Practical rules I use on every job
I set bleed to 3 mm (1/8"). I keep safe zones at 3 mm minimum, more for small text. I draw cut lines at 0.25 pt hairline as spot red. I draw creases at 1 pt as spot blue. I keep all dieline layers on top. I set them to overprint and non-printing. I mark glue flaps and do not place ink there unless asked. I respect grain direction to reduce cracking. I show flute direction for corrugated so shelves resist sag.
I keep barcodes flat and away from folds. I keep minimum text size readable at 6 pt or more in print. I keep images at 300 dpi at size. I embed or outline fonts. I check nested parts for tool sharing so yields stay high. I avoid varnish on folds. I avoid heavy ink on creases to stop cracking.
I run a white sample with the exact board.
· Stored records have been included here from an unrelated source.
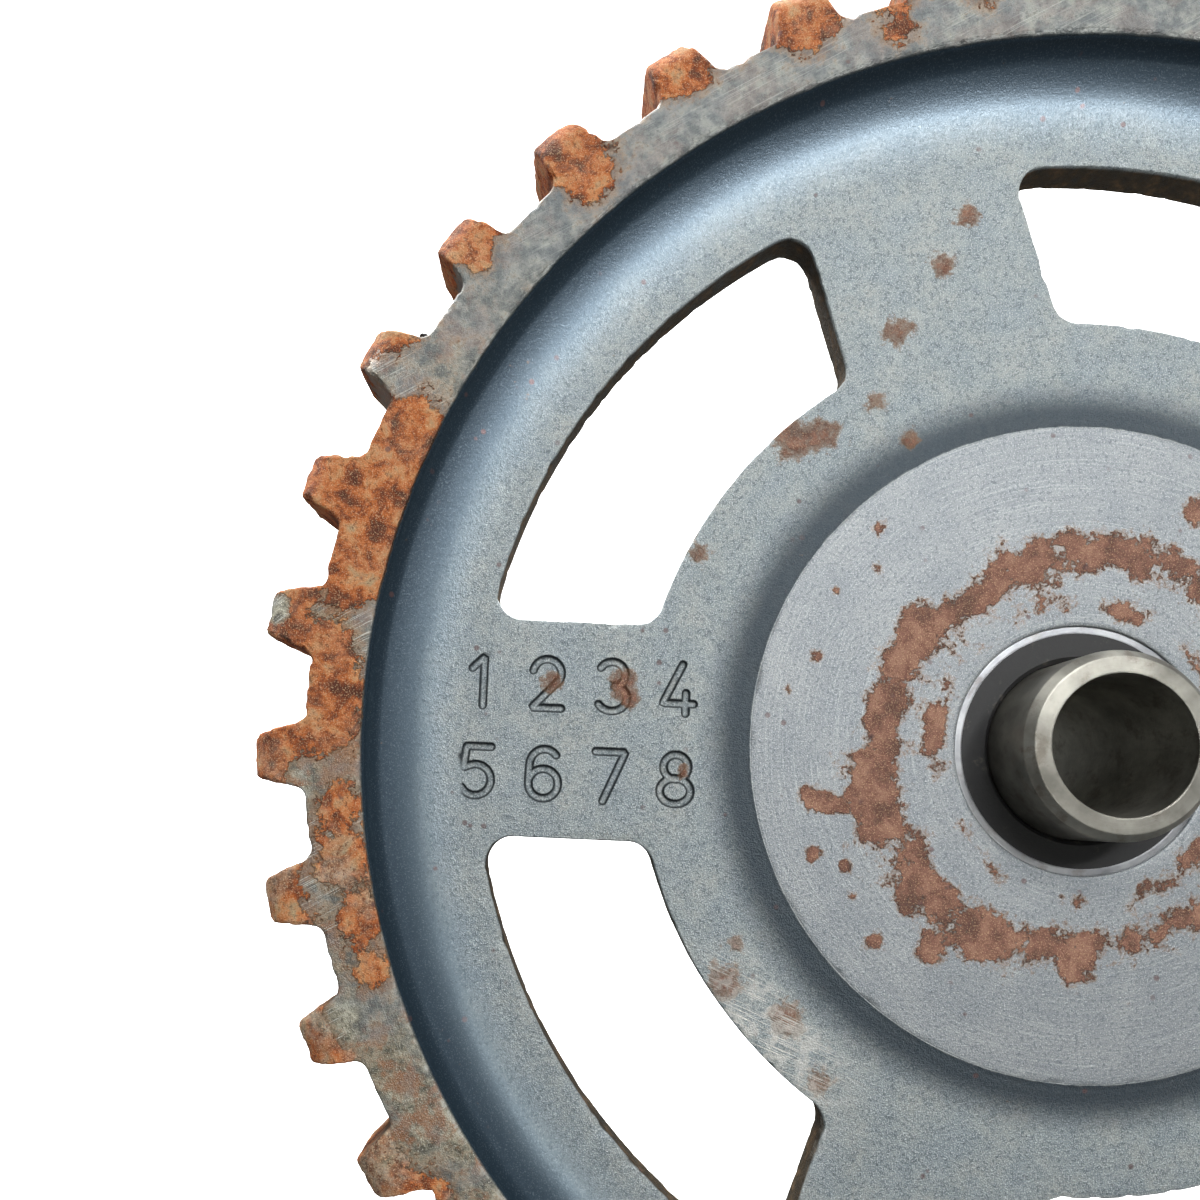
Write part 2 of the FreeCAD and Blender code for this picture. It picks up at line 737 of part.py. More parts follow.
def make_dowels():
    front = size("pad_back") - size("dowel_length") / 2
    pins = []
    for index, degrees in enumerate(DOWEL_ANGLES):
        pins.append(cylinder(f"pin_{index}", size("dowel_radius"), size("dowel_length"),
                             distance=size("screw_circle"), angle=spoke_phase + degrees, along=front))
    keep("dowel_pins", group("pin_set", pins))


# ---------------------------------------------------------------- bearing
def race_edge(shoulder):
    """Half width of a race groove where it meets its shoulder."""
    drop = DIMENSIONS["ball_circle"] - DIMENSIONS[shoulder]
    return math.sqrt(DIMENSIONS["race_radius"] ** 2 - drop ** 2)


def make_bearing_rings():
    front, back, middle = size("bearing_front"), bearing_back, bearing_middle
    chamfer, race = size("race_chamfer"), size("race_radius")
    bore, shoulder = size("bearing_bore"), size("inner_shoulder")
    edge = race_edge("inner_shoulder")
    turned_body("bearing_inner_ring", [
        (bore, front + chamfer),
        (bore + chamfer, front),
        (shoulder, front),
        (shoulder, middle - edge, race, -1),
        (shoulder, middle + edge),
        (shoulder, back),
        (bore + chamfer, back),
        (bore, back - chamfer),
    ])
    outside, shoulder, seat = size("bearing_outside"), size("outer_shoulder"), size("shield_seat")
    depth = size("shield_seat_depth")
    edge = race_edge("outer_shoulder")
    turned_body("bearing_outer_ring", [
        (outside - chamfer, front),
        (outside, front + chamfer),
        (outside, back - chamfer),
        (outside - chamfer, back),
        (seat, back),
        (seat, back - depth),
        (shoulder, back - depth),
        (shoulder, middle + edge, race, -1),
        (shoulder, middle - edge),
        (shoulder, front + depth),
        (seat, front + depth),
        (seat, front),
    ])


def make_shields():
    setback, thickness = size("shield_setback"), size("shield_thickness")
    starts = {
        "bearing_shield_front": size("bearing_front") + setback,
        "bearing_shield_rear": bearing_back - setback - thickness,
    }
    for label, start in starts.items():
        keep(label, tube(label, size("shield_inner"), size("shield_seat"), thickness, along=start))


def ball_angle(index):
    return Size(index * 360.0 / BALL_COUNT, f"{index * 360.0 / BALL_COUNT}")


def rivet_angle(index):
    return ball_angle(index) + 180.0 / BALL_COUNT


def spheres_at_balls(name, radius):
    """A sphere of the given radius at each ball's place."""
    spheres = []
    for index in range(BALL_COUNT):
        spheres.append(sphere(f"{name}_{index}", radius, distance=size("ball_circle"),
                              angle=ball_angle(index), along=bearing_middle))
    return spheres


def make_balls():
    keep("bearing_balls", group("ball_set", spheres_at_balls("ball", size("ball_radius"))))


def make_cage_half(label, start, lands_at):
    """Pressed ribbon half: flat lands between the balls and a cup over each ball."""
    inner, outer, metal = size("cage_inner"), size("cage_outer"), size("cage_sheet")
    pocket = size("ball_radius") + size("cage_ball_gap")
    lands = tube(f"{label}_lands", inner, outer, metal, along=lands_at)
    shells = spheres_at_balls(f"{label}_shell", pocket + metal)
    blank = fuse(f"{label}_blank", [lands] + shells)
    band = tube(f"{label}_band", inner, outer, size("bearing_width") / 2, along=start)
    ribbon = common(f"{label}_ribbon", blank, band)
    tools = spheres_at_balls(f"{label}_pocket", pocket)
    for index in range(BALL_COUNT):
        tools.append(cylinder(f"{label}_eye_{index}", size("rivet_radius"), metal, along=lands_at,
                              distance=size("ball_circle"), angle=rivet_angle(index)))
    keep(label, cut(f"{label}_pressed", ribbon, group(f"{label}_tools", tools)))


def make_cage():
    metal = size("cage_sheet")
    make_cage_half("bearing_cage_front", size("bearing_front"), bearing_middle - metal)
    make_cage_half("bearing_cage_rear", bearing_middle, bearing_middle)


def make_cage_rivets():
    """Rivets through the lands, midway between the balls, with a head on each side."""
    metal, head = size("cage_sheet"), size("rivet_head_height")
    rivets = []
    for index in range(BALL_COUNT):
        where = {"distance": size("ball_circle"), "angle": rivet_angle(index)}
        front, back = bearing_middle - metal, bearing_middle + metal
        rivets.append(fuse(f"rivet_{index}", [
            cylinder(f"rivet_shank_{index}", size("rivet_radius"), metal * 2, along=front, **where),
            cylinder(f"rivet_front_{index}", size("rivet_head_radius"), head, along=front - head, **where),
            cylinder(f"rivet_back_{index}", size("rivet_head_radius"), head, along=back, **where),
        ]))
    keep("bearing_cage_rivets", group("rivet_set", rivets))


# ---------------------------------------------------------------- circlips
def make_circlip(label, inner, outer, thickness, start, lug_circle):
    """Open ring with a plier lug and a hole at each end of its gap, which faces +Z."""
    ring = tube(f"{label}_ring", inner, outer, thickness, along=start)
    half, lug = size("clip_gap_half"), size("clip_lug_radius")
    lean = math.degrees(math.asin((plain(half) + plain(lug)) / plain(lug_circle)))
    lugs, holes = [], []
    for side in (-1, 1):
        angle = Size(90 + side * lean, f"{90 + side * lean:.6f}")
        where = {"distance": lug_circle, "angle": angle, "along": start}
        lugs.append(cylinder(f"{label}_lug_{side + 1}", lug, thickness, **where))
        holes.append(cylinder(f"{label}_eye_{side + 1}", size("clip_hole_radius"), thickness, **where))
    gap = doc.addObject("Part::Box", f"{label}_gap")
    bind(gap, Length=half * 2, Width=thickness, Height=outer + size("overcut"))
    gap.Placement = Placement(Vector(-plain(half), plain(start), 0), Rotation())
    gap.setExpression(".Placement.Base.x", (-half).text)
    gap.setExpression(".Placement.Base.y", start.text)
    blank = fuse(f"{label}_blank", [ring] + lugs)
    keep(label, cut(f"{label}_cut", blank, group(f"{label}_tools", holes + [gap])))


def make_circlips():
    lug = size("clip_lug_radius")
    make_circlip("bearing_circlip", size("housing_clip_inner"), size("housing_clip_outer"),
                 size("housing_clip_thickness"), housing_clip_front,
                 size("housing_clip_inner") - lug / 2)
    make_circlip("sleeve_circlip", size("sleeve_clip_inner"), size("sleeve_clip_outer"),
                 size("sleeve_clip_thickness"), size("bearing_front") - size("sleeve_clip_thickness"),
                 size("sleeve_clip_outer") + lug / 2)


# ---------------------------------------------------------------- axle sleeve
def make_axle_sleeve():
    """Sleeve through the bearing: plain nose, circlip groove, bearing seat and rear flange."""
    chamfer, front, back = size("sleeve_chamfer"), size("sleeve_front"), size("sleeve_back")
    outside, flange = size("sleeve_radius"), size("sleeve_flange")
    groove_front = size("bearing_front") - size("sleeve_clip_thickness") - size("clip_groove_play")
    turned_body("axle_sleeve", [
        (size("sleeve_bore"), front),
        (outside - chamfer, front),
        (outside, front + chamfer),
        (outside, groove_front),
        (size("sleeve_clip_inner"), groove_front),
        (size("sleeve_clip_inner"), size("bearing_front")),
        (outside, size("bearing_front")),
        (outside, bearing_back),
        (flange, bearing_back),
        (flange, back - chamfer),
        (flange - chamfer, back),
        (size("sleeve_bore"), back),
    ])


# ---------------------------------------------------------------- dust seal
def make_dust_seal():
    """Steel case pressed into the disc, with a bonded rubber lip that a garter spring closes."""
    wall = size("seal_case_wall")
    face = hub_front + size("seal_front_gap")
    bonded = size("seal_radius") - wall
    keep("seal_case", tube("seal_case", bonded, size("seal_radius"), size("seal_floor") - face, along=face))
    edge, lift = size("sleeve_radius") + size("seal_shaft_gap"), size("lip_lift")
    outside, sealing = edge + size("lip_thickness"), face + size("lip_edge")
    half = size("spring_groove_half")
    turned_body("seal_lip", [
        (bonded, face),
        (edge + lift, face),
        (edge, face + size("dust_edge")),
        (edge + lift, face + size("dust_back")),
        (edge + lift, face + size("lip_root")),
        (edge, sealing),
        (edge + lift, face + size("lip_back")),
        (outside, face + size("lip_back")),
        (outside, sealing + half),
        (outside - size("spring_groove_depth"), sealing),
        (outside, sealing - half),
        (edge + size("lip_neck"), face + size("seal_web")),
        (bonded, face + size("seal_web")),
    ])
    keep("seal_spring", torus("seal_spring", size("seal_spring_circle"), size("seal_spring_section"),
                              along=sealing))


def make_o_ring():
    section = size("o_ring_section")
    middle = size("o_ring_groove_front") + size("o_ring_groove_width") / 2
    keep("hub_o_ring", torus("hub_o_ring", size("o_ring_groove_floor") + section, section, along=middle))


# ---------------------------------------------------------------- build, check and write
make_sprocket_disc()
make_driver_hub()
make_screws()
make_lock_washers()
make_dowels()
make_bearing_rings()
make_shields()
make_balls()
make_cage()
make_cage_rivets()
make_circlips()
make_axle_sleeve()
make_dust_seal()
make_o_ring()
doc.recompute()

for thing in doc.Objects:
    if "Invalid" in thing.State or "Error" in thing.State:
        raise RuntimeError(f"{thing.Label} failed: {thing.State}")
for label, thing in nodes.items():
    if thing.Shape.isNull() or not thing.Shape.isValid():
        raise RuntimeError(f"{label} has no valid shape")

os.makedirs("parts", exist_ok=True)
for label, thing in nodes.items():
    thing.Shape.exportStep(f"parts/{label}.step")
    print(f"{label}: {len(thing.Shape.Solids)} solid(s), {thing.Shape.Volume:.1f} mm3")
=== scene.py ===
import math

import bmesh
import bpy
import numpy as np
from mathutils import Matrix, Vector, noise
from mathutils.geometry import delaunay_2d_cdt


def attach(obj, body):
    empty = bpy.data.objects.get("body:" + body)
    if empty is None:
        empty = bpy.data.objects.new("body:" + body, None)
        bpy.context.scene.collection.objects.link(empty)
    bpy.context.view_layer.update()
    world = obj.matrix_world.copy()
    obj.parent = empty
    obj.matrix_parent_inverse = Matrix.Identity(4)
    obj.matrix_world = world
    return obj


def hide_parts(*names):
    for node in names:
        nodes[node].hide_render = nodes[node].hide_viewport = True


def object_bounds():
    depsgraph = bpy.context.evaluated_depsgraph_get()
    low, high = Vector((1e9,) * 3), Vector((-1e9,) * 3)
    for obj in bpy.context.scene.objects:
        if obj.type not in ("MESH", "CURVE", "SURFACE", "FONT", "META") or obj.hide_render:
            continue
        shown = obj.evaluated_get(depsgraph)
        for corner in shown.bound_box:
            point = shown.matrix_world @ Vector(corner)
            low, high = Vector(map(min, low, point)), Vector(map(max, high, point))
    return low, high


# Rear sprocket on its carrier hub. The shell of the toothed disc is built here in millimetres,
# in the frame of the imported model, and scaled to metres once its points are final.

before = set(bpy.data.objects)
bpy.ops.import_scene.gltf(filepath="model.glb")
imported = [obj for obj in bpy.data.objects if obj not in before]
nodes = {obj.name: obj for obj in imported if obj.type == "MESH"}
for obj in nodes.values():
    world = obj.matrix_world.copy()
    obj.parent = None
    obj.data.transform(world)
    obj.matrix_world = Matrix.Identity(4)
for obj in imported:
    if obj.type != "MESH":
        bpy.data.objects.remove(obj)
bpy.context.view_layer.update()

MM = 0.001
TAU = 2 * math.pi

# ---- sizes of the disc, as in the model
TEETH = 36
SPOKES = 5
TIP_R = 91.93
ROOT_R = 85.99
RELIEF_HEIGHT = 3.6
RELIEF_DEPTH = 1.9
GAP_MOUTH_R = 92.93
GAP_MOUTH_HALF = 6.1
GAP_FLANK = math.radians(18.3)
GAP_FILLET = 1.4
GAP_PHASE = math.radians(135.43)
TIP_CORNER = 0.9

RIM_Y = 4.45
RIM_INNER_R = 80.2
RIM_BEVEL = 0.55
COVE_FOOT_R = 69.4
COVE_GENTLE = math.radians(25)
COVE_STEEP = math.radians(75)
WEB_Y = -0.15
WEB_BACK_Y = 3.45
RIM_BACK_R = 76.0
RIM_BACK_FOOT_R = 74.4

HUB_FOOT_R = 41.8
HUB_R = 36.8
HUB_Y = -0.80
SEAL_R = 14.0
SEAL_FLOOR_Y = 4.5
SEAL_STOP_R = 12.2
PILOT_FLOOR_Y = 5.1
PILOT_R = 27.05
PAD_R = 44.0
PAD_FOOT_R = 45.0
PAD_Y = 7.6
FIXING_R = 37.0
SCREW_HOLE_R = 3.05
SCREW_HOLE_Y = 0.75
DOWEL_R = 3.0
DOWEL_Y = 2.6

WINDOW_OUTER_R = 67.9
WINDOW_INNER_R = 49.3
WINDOW_CORNER = 3.0
SPOKE_HALF = 12.4
SPOKE_PHASE = math.radians(177.5)
WINDOW_PHASE = SPOKE_PHASE - math.pi / SPOKES

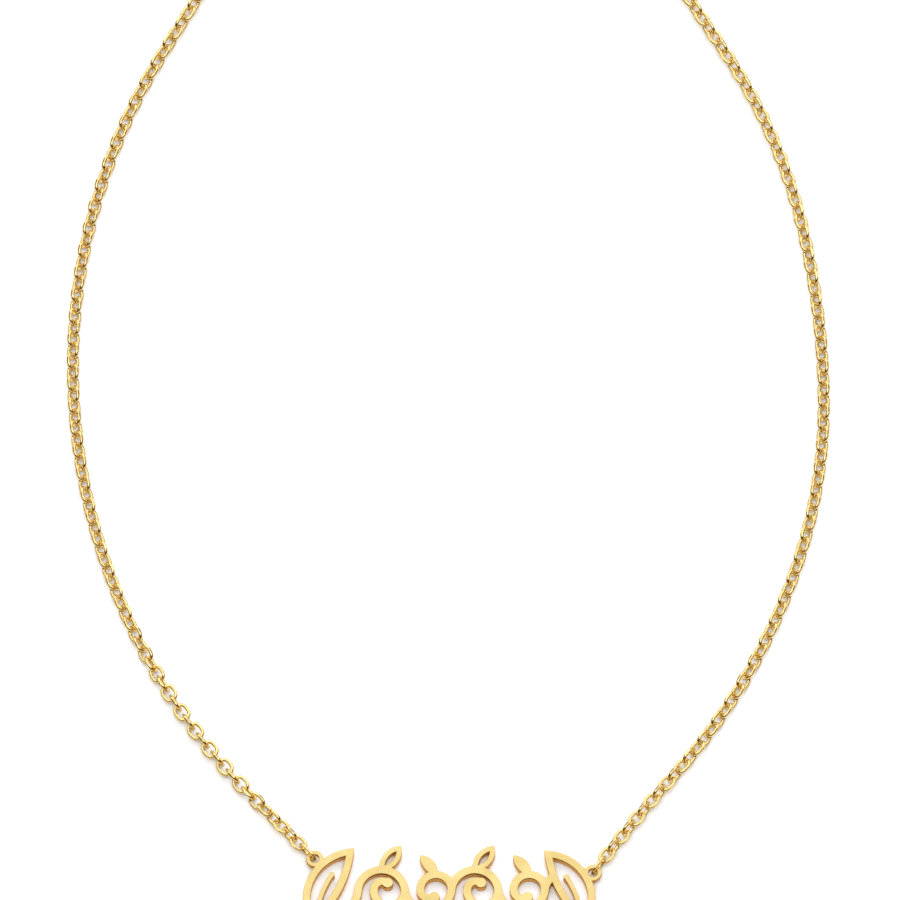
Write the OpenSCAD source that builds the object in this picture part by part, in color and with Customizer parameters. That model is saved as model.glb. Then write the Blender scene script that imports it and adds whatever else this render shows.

I test load and transport. I drop the sample in a box and shake it. I update the dieline if tabs loosen or if edges crush. I record tolerances and sign them with the buyer, so later changes do not surprise anyone. This habit keeps trust strong.
Rule | Why it matters | Typical value |
---|---|---|
Bleed | Hides trim drift | 3 mm / 1/8" |
Safe zone | Protects logos and text | 3–5 mm |
Line weights | Prevents RIP loss | Cut 0.25 pt, crease 1 pt |
Spot colors | Clear to operators | CUT/CREAS/PERF set as non-print |
Overprint on | Keeps guides visible | On for dieline layers |
Barcode space | Clean scan | 37.29×25.93 mm for EAN-13 min |
Glue flap width | Strong bond | 10–15 mm on folding carton |
Grain/flute | Stops cracking or sag | With fold or load |
White sample | Proves fit and strength | Always before print |
Nesting yield | Reduces waste | >80% sheet use target |
Conclusion
Strong dielines turn ideas into production. They cut rework, protect dates, and boost retail results. I follow these rules because they work.